Given task: Copy, character for character, the lines running from the one with "Recreate this object" to the one with "wasm.setup();", ends included. Leave out every other line.

** begin Entries shown **

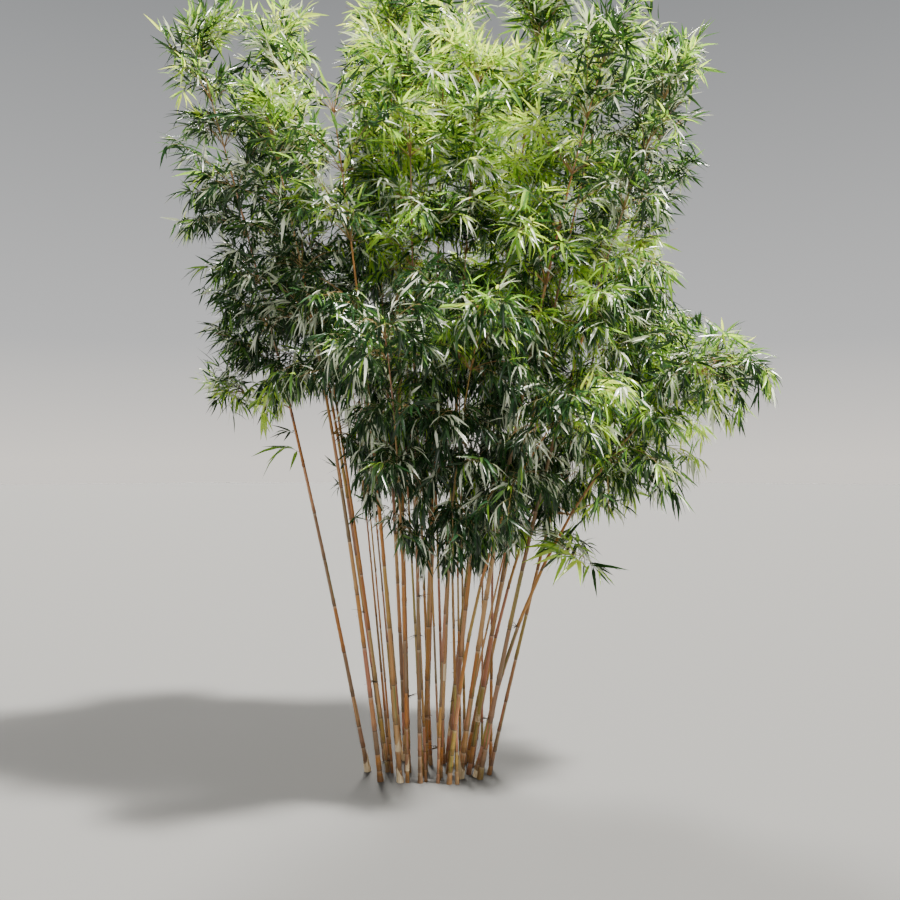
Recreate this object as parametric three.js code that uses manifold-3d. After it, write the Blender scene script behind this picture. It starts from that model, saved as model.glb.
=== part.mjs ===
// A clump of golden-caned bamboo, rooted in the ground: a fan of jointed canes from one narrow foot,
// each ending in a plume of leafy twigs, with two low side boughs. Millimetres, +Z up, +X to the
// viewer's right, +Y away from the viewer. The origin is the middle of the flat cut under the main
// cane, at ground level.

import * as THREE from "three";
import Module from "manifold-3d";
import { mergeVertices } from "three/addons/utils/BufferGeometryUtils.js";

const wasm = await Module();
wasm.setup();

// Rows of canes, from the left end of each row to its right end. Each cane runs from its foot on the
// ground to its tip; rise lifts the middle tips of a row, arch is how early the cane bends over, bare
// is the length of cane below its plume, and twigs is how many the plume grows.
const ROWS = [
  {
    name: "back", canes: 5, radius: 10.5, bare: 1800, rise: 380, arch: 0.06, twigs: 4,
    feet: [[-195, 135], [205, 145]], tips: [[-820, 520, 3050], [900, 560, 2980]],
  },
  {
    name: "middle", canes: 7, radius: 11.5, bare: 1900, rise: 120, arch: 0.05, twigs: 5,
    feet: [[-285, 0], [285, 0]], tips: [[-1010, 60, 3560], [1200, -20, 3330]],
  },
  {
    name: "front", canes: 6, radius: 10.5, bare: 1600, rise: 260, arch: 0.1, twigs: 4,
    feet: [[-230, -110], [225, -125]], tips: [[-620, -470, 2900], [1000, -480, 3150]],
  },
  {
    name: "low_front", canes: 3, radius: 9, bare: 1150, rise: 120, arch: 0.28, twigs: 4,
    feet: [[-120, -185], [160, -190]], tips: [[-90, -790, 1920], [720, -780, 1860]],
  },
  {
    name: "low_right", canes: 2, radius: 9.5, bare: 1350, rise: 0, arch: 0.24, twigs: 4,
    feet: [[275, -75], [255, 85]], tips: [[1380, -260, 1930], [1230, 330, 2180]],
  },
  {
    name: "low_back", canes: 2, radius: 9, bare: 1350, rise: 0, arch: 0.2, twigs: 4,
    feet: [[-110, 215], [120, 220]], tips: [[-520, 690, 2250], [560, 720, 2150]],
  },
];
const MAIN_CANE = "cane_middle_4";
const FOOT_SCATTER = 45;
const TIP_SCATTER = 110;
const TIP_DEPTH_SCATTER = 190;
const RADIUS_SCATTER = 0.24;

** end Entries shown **
** begin Entries shown **

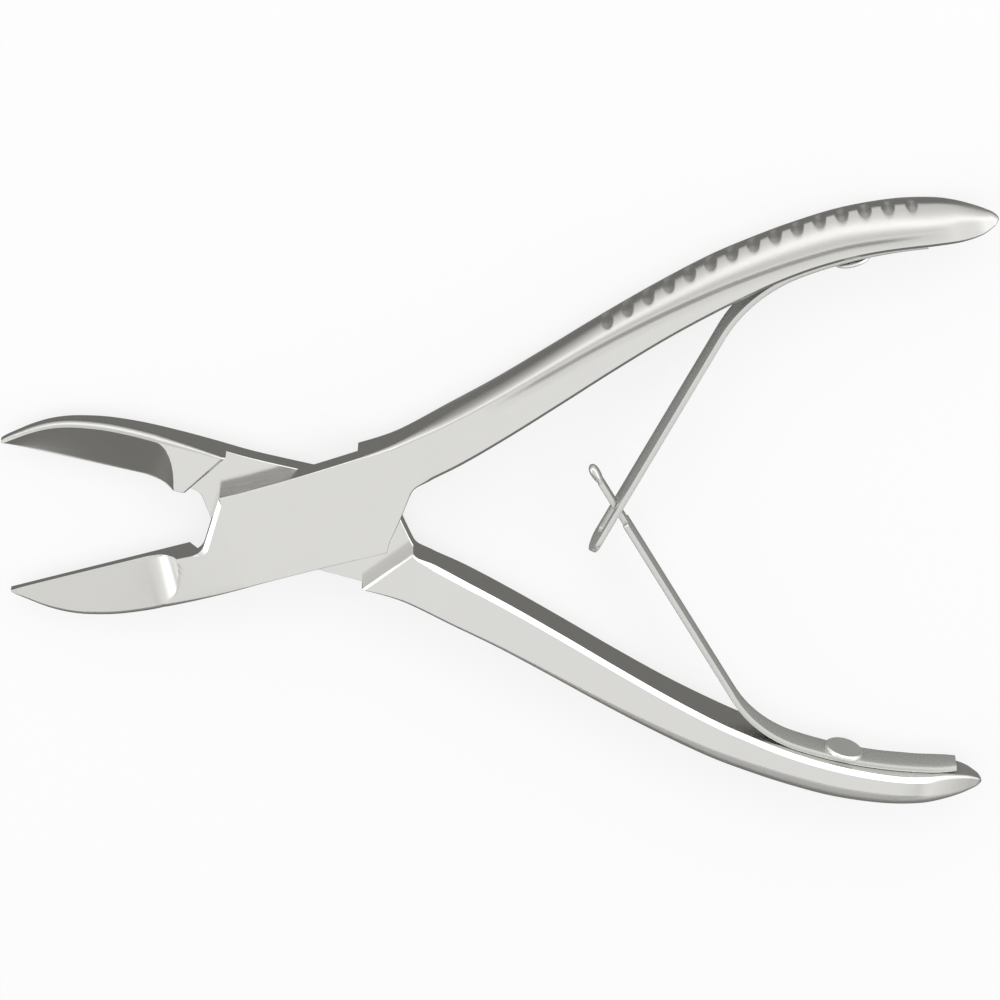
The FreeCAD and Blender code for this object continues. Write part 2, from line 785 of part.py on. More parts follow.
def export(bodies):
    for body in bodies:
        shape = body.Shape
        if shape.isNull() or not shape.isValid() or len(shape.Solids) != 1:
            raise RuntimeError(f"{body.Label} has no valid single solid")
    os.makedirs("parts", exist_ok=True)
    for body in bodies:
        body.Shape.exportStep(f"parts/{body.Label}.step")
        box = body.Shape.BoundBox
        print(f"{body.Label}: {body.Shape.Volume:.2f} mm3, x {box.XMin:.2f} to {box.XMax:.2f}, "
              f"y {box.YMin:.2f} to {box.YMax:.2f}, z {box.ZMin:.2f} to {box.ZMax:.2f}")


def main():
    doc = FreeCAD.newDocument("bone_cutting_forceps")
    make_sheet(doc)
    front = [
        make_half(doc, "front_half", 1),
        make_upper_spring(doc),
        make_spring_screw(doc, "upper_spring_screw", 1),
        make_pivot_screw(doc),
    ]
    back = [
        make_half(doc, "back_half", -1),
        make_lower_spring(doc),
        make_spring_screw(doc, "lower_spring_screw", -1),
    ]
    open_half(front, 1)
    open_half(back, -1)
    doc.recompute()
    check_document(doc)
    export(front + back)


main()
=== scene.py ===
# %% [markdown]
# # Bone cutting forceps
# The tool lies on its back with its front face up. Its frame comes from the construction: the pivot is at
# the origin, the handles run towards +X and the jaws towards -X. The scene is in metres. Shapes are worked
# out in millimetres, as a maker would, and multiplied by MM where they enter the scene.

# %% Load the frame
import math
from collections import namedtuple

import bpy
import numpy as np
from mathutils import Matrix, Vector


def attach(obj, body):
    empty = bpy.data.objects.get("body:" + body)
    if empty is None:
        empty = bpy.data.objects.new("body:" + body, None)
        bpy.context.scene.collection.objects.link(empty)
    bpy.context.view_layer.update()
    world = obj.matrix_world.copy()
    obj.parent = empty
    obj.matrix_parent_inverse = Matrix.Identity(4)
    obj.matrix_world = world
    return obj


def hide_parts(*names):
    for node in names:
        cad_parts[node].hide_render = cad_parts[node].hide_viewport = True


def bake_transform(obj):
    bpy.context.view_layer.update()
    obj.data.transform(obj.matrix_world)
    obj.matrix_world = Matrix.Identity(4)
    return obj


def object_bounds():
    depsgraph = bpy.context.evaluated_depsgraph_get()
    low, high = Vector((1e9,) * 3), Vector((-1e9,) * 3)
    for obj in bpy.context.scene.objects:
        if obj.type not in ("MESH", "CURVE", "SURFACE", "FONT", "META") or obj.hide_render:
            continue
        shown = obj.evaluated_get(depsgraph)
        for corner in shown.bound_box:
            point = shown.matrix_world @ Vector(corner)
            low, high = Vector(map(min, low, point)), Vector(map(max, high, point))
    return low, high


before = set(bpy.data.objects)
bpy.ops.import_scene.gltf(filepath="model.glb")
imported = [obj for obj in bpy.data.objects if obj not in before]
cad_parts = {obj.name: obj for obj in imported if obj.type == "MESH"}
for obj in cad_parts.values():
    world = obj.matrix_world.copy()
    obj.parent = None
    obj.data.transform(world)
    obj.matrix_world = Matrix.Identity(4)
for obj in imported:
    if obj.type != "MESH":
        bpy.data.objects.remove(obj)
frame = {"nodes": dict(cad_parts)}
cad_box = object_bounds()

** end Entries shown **

Answer to the task:
Recreate this object as parametric three.js code that uses manifold-3d. After it, write the Blender scene script behind this picture. It starts from that model, saved as model.glb.
=== part.mjs ===
// A clump of golden-caned bamboo, rooted in the ground: a fan of jointed canes from one narrow foot,
// each ending in a plume of leafy twigs, with two low side boughs. Millimetres, +Z up, +X to the
// viewer's right, +Y away from the viewer. The origin is the middle of the flat cut under the main
// cane, at ground level.

import * as THREE from "three";
import Module from "manifold-3d";
import { mergeVertices } from "three/addons/utils/BufferGeometryUtils.js";

const wasm = await Module();
wasm.setup();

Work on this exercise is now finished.